大島 SDGsのゴール設定にも、私は少しだけ違和感があるんです。ゴールを掲げているけど、通過点でしかない。子どもたち世代はその先を生きていくわけで、だからこそ、未来を見ることが大事だと思うんです。SDGsって、課題目線で願い目線ではないんですよね。先ほどの娘の話も課題目線だと、「獣害を抑えながら、生態系の多様性を守る」という話になります。でも、彼女はみんなが楽しく畑をやれたらいいし、シカさんを殺したくないと願っている。未来を目指せば、目標は途中で通過できる。西粟倉村がやってきたことは、そういうことだと思います。

たかまつ 大島さんは以前、インタビューで「課題を課題と言うのをやめる」とおっしゃっていましたよね。それに、すごく共感したんです。私は課題を明らかにしてから、解決法を考えがちなんですが、「こういう未来をつくりたい」という視点で話したほうが楽しいし、人を巻き込むことができる。

大島 それは間違いないと思います。

たかまつ 私は社会問題を身近に感じてもらいたくて政治の授業をしています。ただ、権利意識だけが育つと、批判するだけの行政のサービス者になってしまう。その意味でも主権者教育に力を入れているのですが、課題探しではなく未来を見据えるほうが大事ですね。

大島 たとえば、村に独居で寂しがっているおばあさんがいたとして、これを課題として整理すると、「高齢化」「過疎化」になります。でも、このおばあさんに会いに来る人をどうマッチングできるか、どうしたらおばあさんは外へ出てきてくれるかといった設定すると、ぐっと色が出てくる。テクノロジーはあくまで道具で、課題とテクノロジーをぶつけても答えが出ない。願いとテクノロジーでなければだめなんです。

たかまつ お話を伺っていて、変化を怖がらないことが大事だとあらためて思いました。前例の踏襲や保守的な姿勢が社会全体に根強いですが、大きく見直していくことが日本には必要です。

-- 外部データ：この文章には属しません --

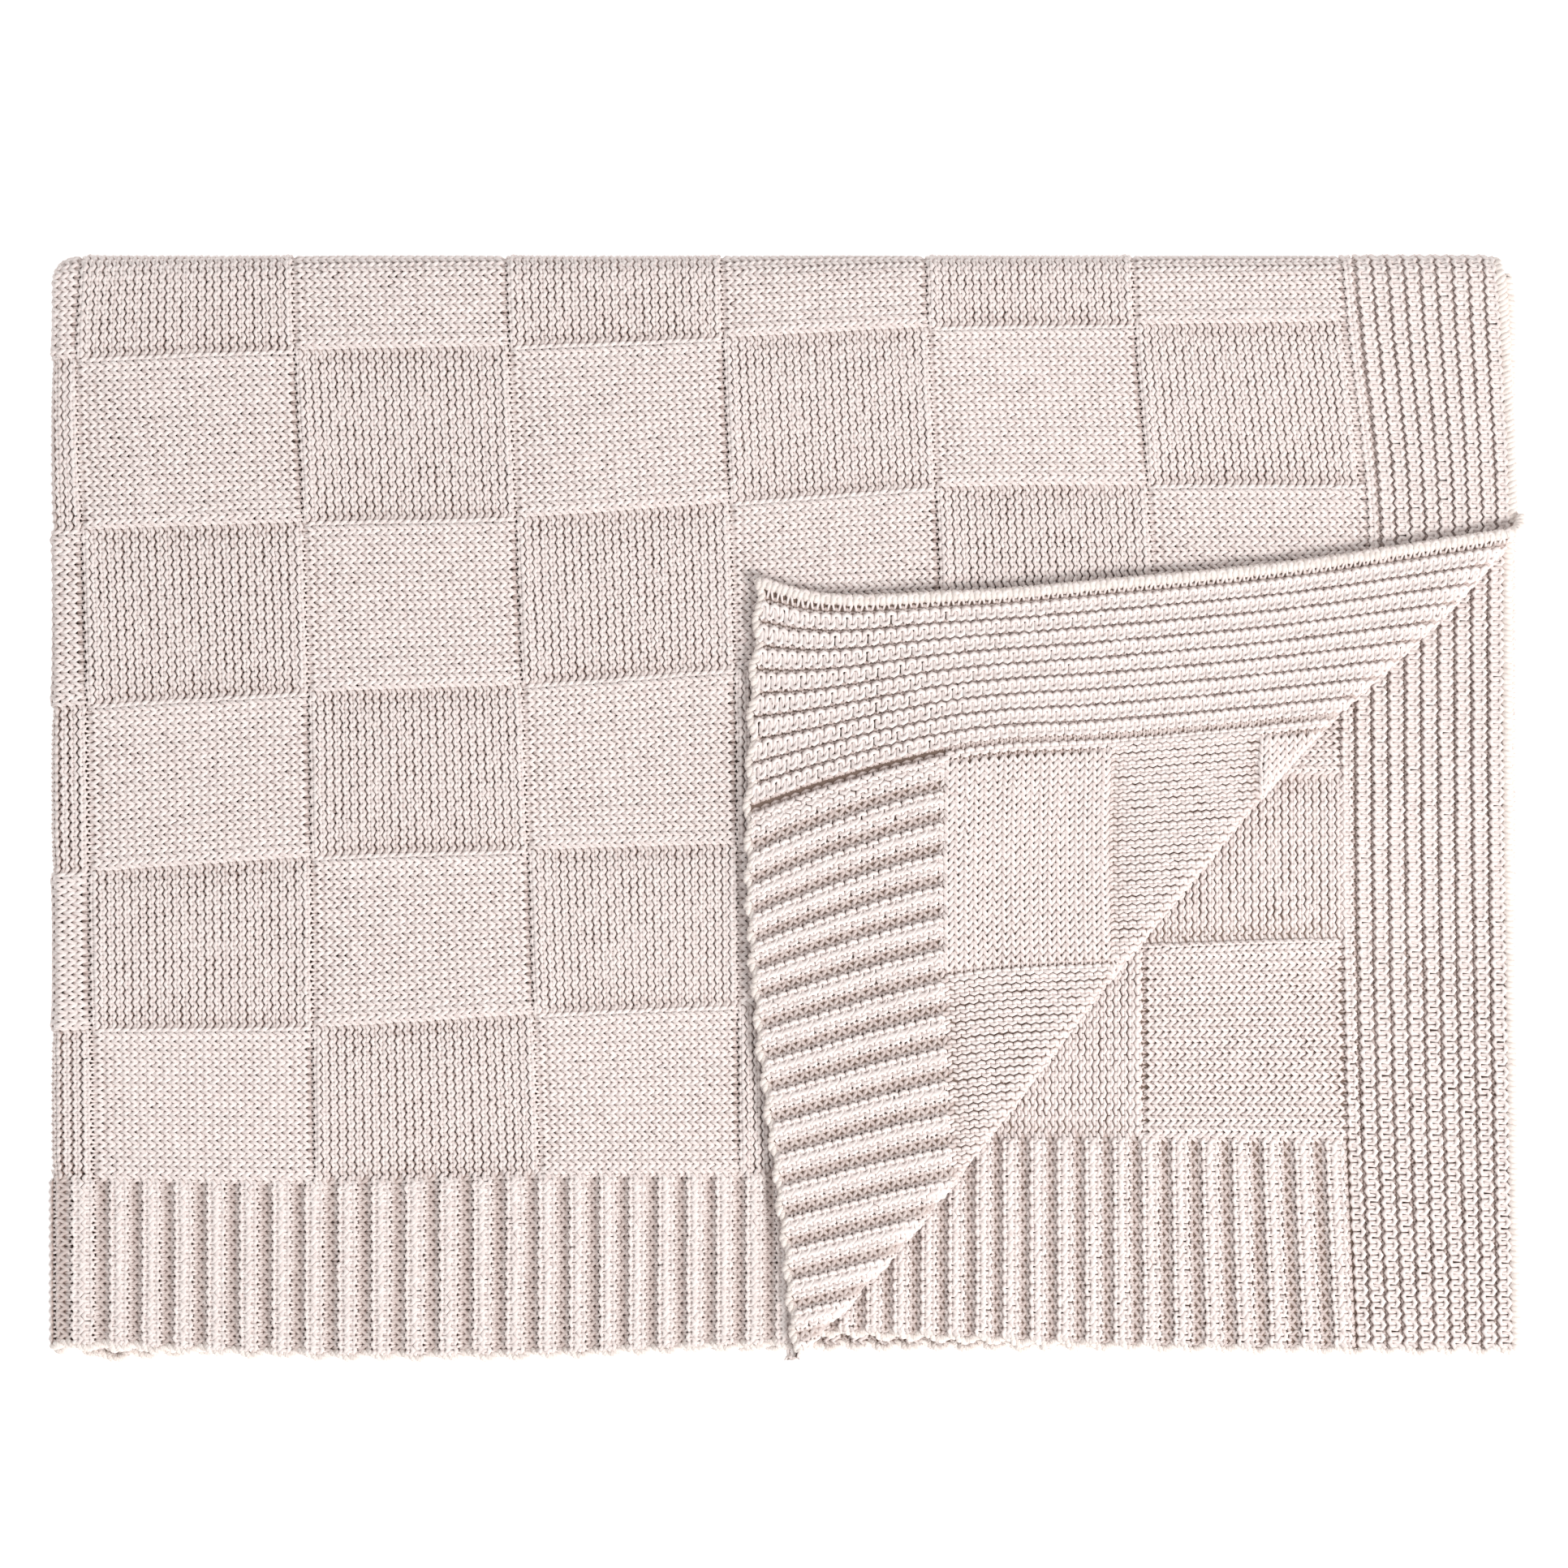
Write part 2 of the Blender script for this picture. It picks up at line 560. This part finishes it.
def ramp(tree, factor, low, high, blend="LINEAR"):
    """A colour that runs between two ends, each a position and a colour."""
    n = tree.nodes.new("ShaderNodeValToRGB")
    n.color_ramp.interpolation = blend
    for end, (position, colour) in zip(n.color_ramp.elements, (low, high)):
        end.position = position
        end.color = (*colour, 1)
    tree.links.new(factor, n.inputs[0])
    return n.outputs[0]


def yarn_material(name, base, dark, twist=0.35):
    """Soft two-ply yarn: a heathered cream, a fine twist and a little fuzz."""
    mat = bpy.data.materials.new(name)
    mat.use_nodes = True
    t = mat.node_tree
    shader = t.nodes["Principled BSDF"]
    shader.inputs["Base Color"].default_value = (*base, 1)
    shader.inputs["Roughness"].default_value = 0.92
    shader.inputs["Specular IOR Level"].default_value = 0.15
    shader.inputs["Sheen Weight"].default_value = 0.06
    shader.inputs["Sheen Roughness"].default_value = 0.6
    attr = t.nodes.new("ShaderNodeAttribute")
    attr.attribute_name = "yarn"
    split = t.nodes.new("ShaderNodeSeparateXYZ")
    t.links.new(attr.outputs["Vector"], split.inputs[0])
    angle = math_node(t, "ARCTAN2", split.outputs[1], split.outputs[0])
    run = math_node(t, "MULTIPLY", split.outputs[2], 3.6)
    phase = math_node(t, "ADD", math_node(t, "MULTIPLY", angle, 2.0), run)
    wave = math_node(t, "SINE", phase)
    where = t.nodes.new("ShaderNodeNewGeometry")
    fuzz = node(t, "ShaderNodeTexNoise", Scale=2600.0, Detail=2.0)
    tint = node(t, "ShaderNodeTexNoise", Scale=420.0, Detail=3.0)
    for n in (fuzz, tint):
        t.links.new(where.outputs["Position"], n.inputs["Vector"])
    height = math_node(t, "ADD", math_node(t, "MULTIPLY", wave, twist), fuzz.outputs[0])
    bump = node(t, "ShaderNodeBump", Strength=0.35, Distance=0.0003)
    t.links.new(height, bump.inputs["Height"])
    t.links.new(bump.outputs[0], shader.inputs["Normal"])
    deep = t.nodes.new("ShaderNodeAttribute")
    deep.attribute_name = "deep"
    mix = t.nodes.new("ShaderNodeMix")
    mix.data_type = "RGBA"
    mix.blend_type = "MULTIPLY"
    mix.inputs["Factor"].default_value = 1.0
    t.links.new(ramp(t, tint.outputs[0], (0.3, dark), (0.68, base)), mix.inputs["A"])
    t.links.new(ramp(t, deep.outputs["Fac"], (0.0, GAP), (0.85, (1, 1, 1)), "EASE"), mix.inputs["B"])
    t.links.new(mix.outputs["Result"], shader.inputs["Base Color"])
    return mat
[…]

大島 いつの間にか変わっているとか、オンされて選択できる形がいいのだと思います。西粟倉村のキャッチコピーって「生きるを楽しむ」なんです。とても素晴らしいと思っていて、古いものを守るとか刷新するとか、二項対立な世界ではない。「生きるを楽しむ」って、それぞれの人にある。それが多様性・寛容性・柔軟性なのだと思っています。